You're talking to a wall, rb336. One of the defining characteristics of the conservative mind is it's incapacity to accommodate ambiguity. Certainty and constancy are vital in all things; uncertainty and mutability are anathama and utterly abhorrent. They only deal in "absolutes" because they are constitutionally unable to operate in the world without them--even when they aren't absolute.
There was a famous psychological experiment conducted years ago in which a drawing of what was clearly a dog was subtly changed over many frames until it was clearly a cat. Shape of the ears, tail, whiskers, snout, etc. were altered ever so slightly from frame to frame.
The series of pictures were shown to several groups of students, each time asking the test subjects to answer the question, "Is this a dog or a cat?"

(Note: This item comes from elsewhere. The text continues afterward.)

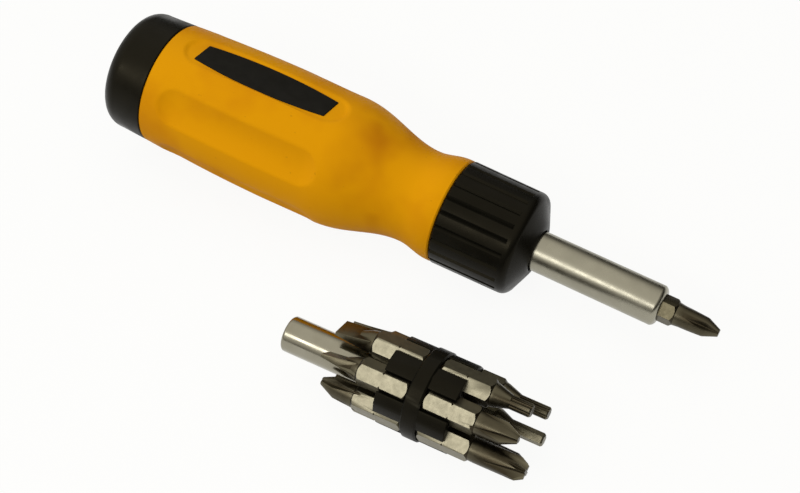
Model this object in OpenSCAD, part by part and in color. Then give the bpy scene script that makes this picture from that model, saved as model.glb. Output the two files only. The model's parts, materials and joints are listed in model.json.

Those students which were previously identified as "conservative" held onto the category of "dog" long past the point where those previously identified as "liberal" had abandoned it in favor of "cat", and at almost no time did any conservative student say, "I can't tell", which was a common response among liberal students in the middle course of the series.
The point of the example is that for the conservatives, it had to be one or the other. There was no middle ground to which they could comfortably retreat, and when in doubt they tended to resolve the problem in favor of precedent. It clearly wasn't a cat, yet, so it must still be a dog, even though it was impossible to ascertain any of the visually defining characteristics of "dog" which are generally accepted in the general population.
This outcome is not unexpected; after all, they are called conservatives because their first impulse is to conserve what currently exists, to preserve the status quo. Change is uncertain, and uncertainty is deadly and to be avoided at all cost.